Clashes between extremist Islam and freedom of speech have been prominent for more than a quarter of a century. Iran’s supreme Ayatollah Khomeini imposed a fatwa on author Salman Rushdie in 1989 over the portrayal of the Prophet Muhammad in The Satanic Verses.
Dutch filmmaker Theo Van Gogh was murdered in 2004 in Amsterdam over his film about violence against women in Islamic societies, Submission. In 2010, an episode of the cartoon South Park featuring Muhammad was censored, against the wishes of its creators, in response to death threats.

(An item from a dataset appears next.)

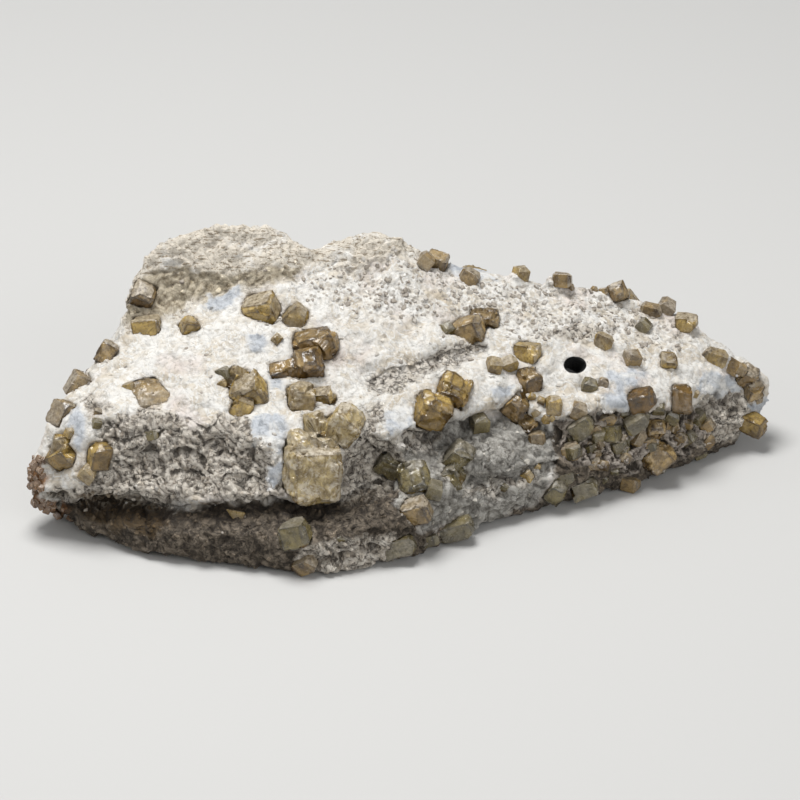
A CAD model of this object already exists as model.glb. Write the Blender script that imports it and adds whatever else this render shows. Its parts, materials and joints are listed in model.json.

The burning of a Koran by fringe Florida pastor Terry Jones in 2011 provoked riots and the murders in Afghanistan of UN personnel, while the release of internet film The Innocence of Muslims in 2012 prompted lethal riots in some Islamic countries.
In late 2005, the Danish newspaper Jyllands Posten published 12 cartoons which were critical of Islam, including portrayals of Muhammad. The episode led, in early 2006, to protests and riots, particularly in Islamic countries, and death threats against the cartoonists. In 2010, one of the cartoonists, Kurt Westergaard, was attacked in his home with an axe.
In 2006, Charlie Hebdo republished all 12 Danish cartoons, along with some of its own of a similar ilk. It has since published numerous depictions of Muhammad, as well as cartoons ridiculing Islamist extremism and aspects of Muslim life, such as the niqab. Charbonnier was placed on an al-Qaeda hitlist. Al-Qaeda is suspected of involvement in his assassination.
Death threats against material perceived as religiously offensive are not unique to Islam. In October 2014, an exhibition of Catholic iconography using Barbie and Ken dolls was cancelled in Buenos Aires due to death threats.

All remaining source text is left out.